Currently, section 6 of the Expropriations Act allows expropriated landowners to request a Hearing of Necessity before their land is expropriated. During a Hearing of Necessity an Inquiry Officer determines whether the proposed expropriation is fair, sound, and reasonably necessary in the achievement of the expropriating authority's objectives. The Inquiry Officer's determination is not binding on the expropriating authority, but must be considered in the authority's decision to approve or not approve the expropriation. A newly proposed section 8.1 of the Expropriations Act would allow the Government to provide an alternative to Hearings of Necessity through regulation. If such an alternative is provided for, then Hearings of Necessity would not be available. Any such alternative must create a process allowing owners to comment on proposed expropriation and for the approval authority to consider those comments when determining whether to approve the expropriation.
Since the enactment of the Building Transit Faster Act, Hearings of Necessity have already been eliminated for expropriations with respect to four key transit projects in the Toronto Area: the Ontario Line, the Scarborough subway extension, the Yonge North subway extension, and the Eglington Crosstown West extension. In cases where Hearings of Necessity would still be available, the applicable statutory provisions would largely remain the same, but instead of appointing Inquiry Officers, Hearings of Necessity would be presided over by members of the Ontario Land Tribunal (an entity to be created by Bill 245).

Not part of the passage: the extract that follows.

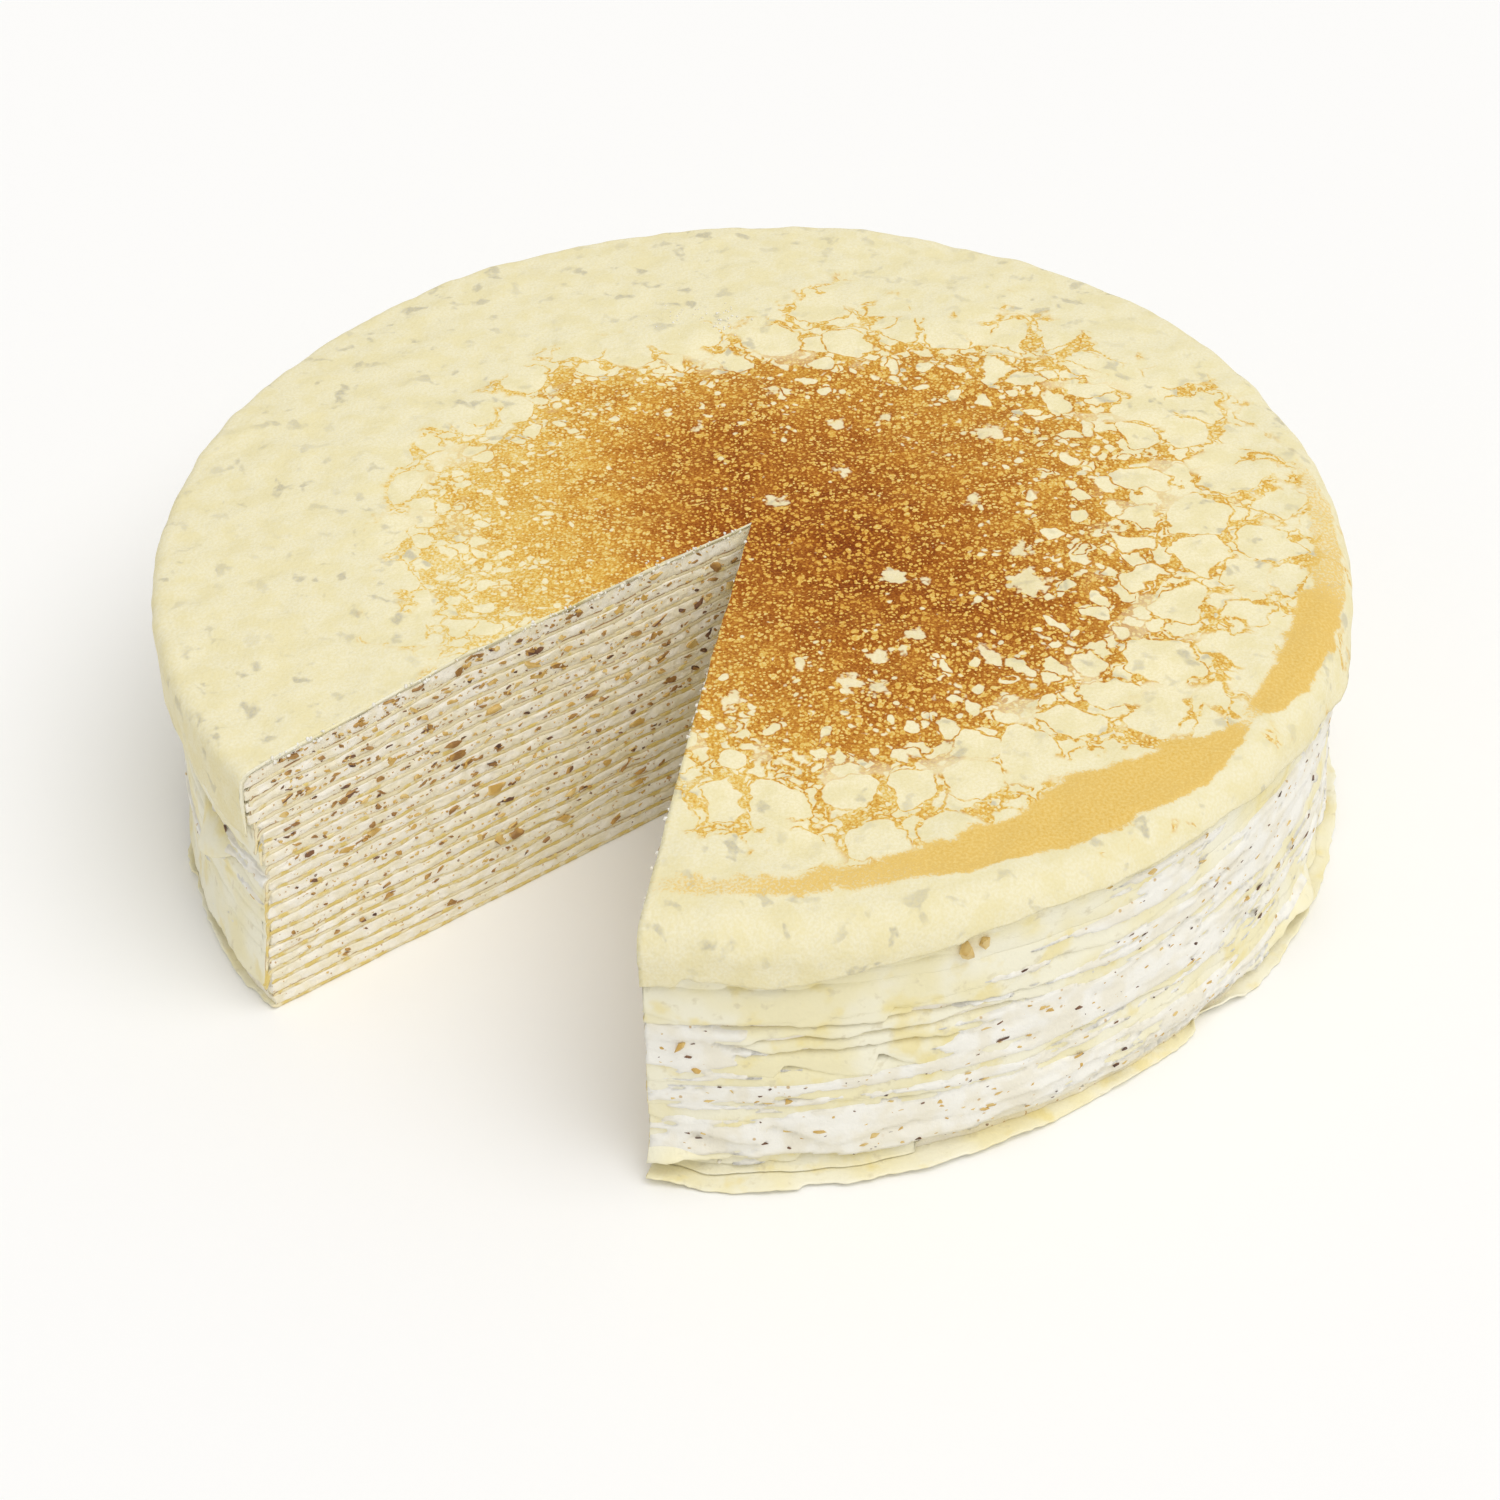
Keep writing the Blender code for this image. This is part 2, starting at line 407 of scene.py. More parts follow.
def slab(name, rows, place, lids, material, how_fried=0.0):
    """A strip of faces, one row for each entry of rows, is bent round the layer's outline. Its ends
    are joined where the two cuts meet, and its first and last row shrink to a point inside the
    cake, at the heights given by lids."""
    bm = grid(COLUMNS, len(rows) + 1)
    cut_face, across, fried = [bm.verts.layers.float.new(look) for look in SLAB_LOOKS]
    for column, row, vert in corners(bm, COLUMNS):
        vert[fried] = how_fried
        if 0 < row <= len(rows):
            stretch, share = outline_place(column)
            vert.co, vert[cut_face], vert[across] = place(stretch, share, rows[row - 1])
        else:
            vert.co = HEART + (lids[0] if row == 0 else lids[1],)
    weld(bm)
    return finished(bm, name, material)


def finished(bm, name, *materials):
    """The bmesh as an object, with its faces turned outwards."""
    bmesh.ops.recalc_face_normals(bm, faces=bm.faces)
    if bm.calc_volume(signed=True) < 0.0:
        bmesh.ops.reverse_faces(bm, faces=bm.faces)
    mesh = bpy.data.meshes.new(name)
    bm.to_mesh(mesh)
    bm.free()
    for material in materials:
        mesh.materials.append(material)
    piece = bpy.data.objects.new(name, mesh)
    bpy.context.scene.collection.objects.link(piece)
    return piece


def cut_polar(stretch, along, depth):
    """A point beside a cut face: how far along it from the axis, and how deep in the cake."""
    turn = math.degrees(math.atan2(depth, max(along, 1e-9)))
    angle = CUT_FROM + turn if stretch == "first cut" else CUT_TO - turn
    return math.hypot(along, depth), angle


def rim_angle(share, depth):
    """The angle of a column on the rim, kept this deep inside both cut faces."""
    inward = math.degrees(depth / RADIUS)
    return clamp(lerp(CUT_FROM, CUT_TO, share), CUT_FROM + inward, CUT_TO - inward)


def off_axis(along):
    """The relief of a cut face fades to nothing at the axis, where the two faces meet."""
    return smooth(0.0, 2 * MM, along)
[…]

Bill 245 also proposes to change the statutory 6% interest rate on unpaid market value compensation to a rate set on an annual basis, calculated by a method to be set out in regulation. Regulations under the Expropriations Act would also set out the minimum and maximum rates that could result from a finding of delay on the part of either the claimant or the expropriating authority. These changes likely aim to ensure that the interest rates set out in legislation more closely track changes in market interest rates. Finally, the amendments proposed to the cost regime under the Act could open the door to regulations under the Act establishing limits on costs beyond the current statutory requirement that they be 'reasonable'. It is notable that the existing regulations under the Act provide that legal costs are paid on a full indemnity basis. Bill 245 proposes to add subsection 32(3) which states:
(3) If no tariffs or rules are prescribed under clause 44 (d), the assessment officer shall instead have reference to the rules made by the Tribunal for the purposes of section 20 of the Ontario Land Tribunal Act, 2021.
Under the present Act, a regulation exists providing rules to be applied for the purposes of subsection 32(1) of the Act.[1] There is nothing that suggests that this regulation would be repealed should Bill 245 receive Royal Assent. However, there are no tariffs or rules currently prescribed under clause 44(d) of the Act that apply to subsection 32(2).

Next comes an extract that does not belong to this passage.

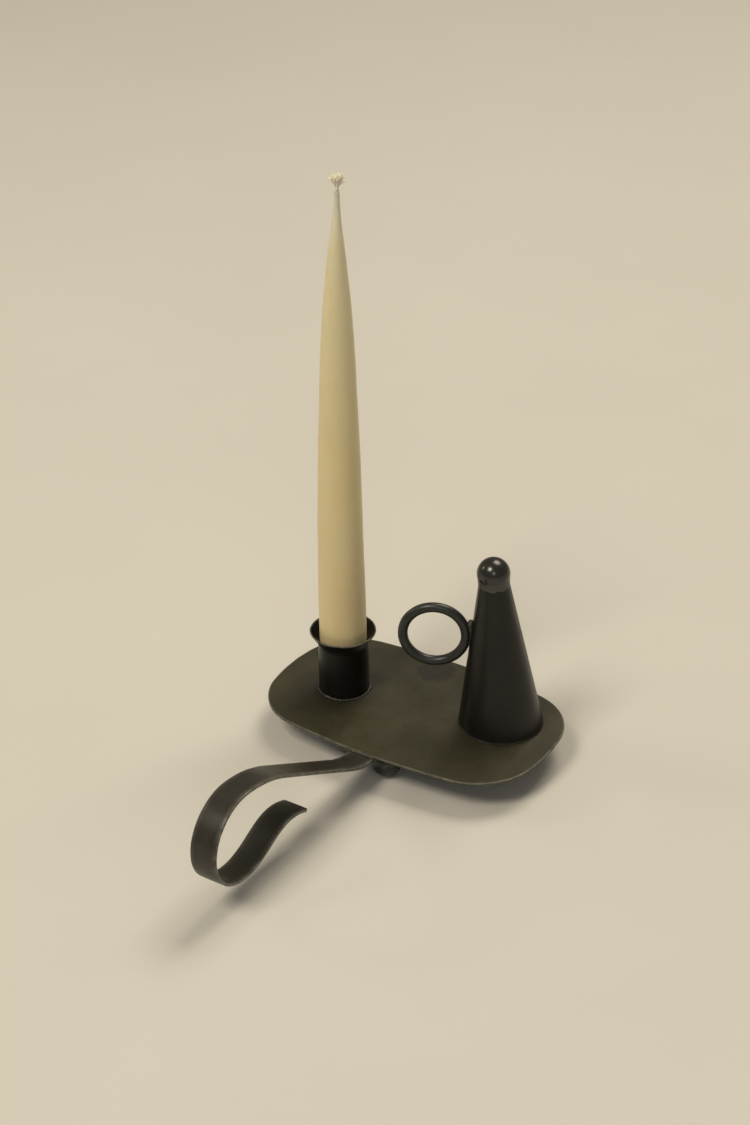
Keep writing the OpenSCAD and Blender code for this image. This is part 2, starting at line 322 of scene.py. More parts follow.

Notably, the proposed Ontario Land Tribunal Rules do not add a specific rule with respect to costs under expropriation proceedings. This could leave costs to be dealt with under Rule 23 which is the general cost rule for the tribunal. This rule was not drafted with the cost regime of expropriation proceedings in mind, requiring conduct of a party to be unreasonable, frivolous, vexatious or acting in bad faith for costs to be awarded.
The policy objective of achieving full compensation for the owner of lands has been the guiding policy for numerous committees and commissions for law reform.[2] It was with this policy in mind that the principles of indemnification were reflected in subsections 32(1) and 32(2) of the Act. The changes proposed in Bill 245 have the potential to disrupt the fine balance between the rights of expropriated landowners and expropriating authorities that has existed for the last 50 years.
Takeaways:
Bill 245 is currently at the committee stage of the legislative process, with committee meetings held on March 11 and 12, 2021.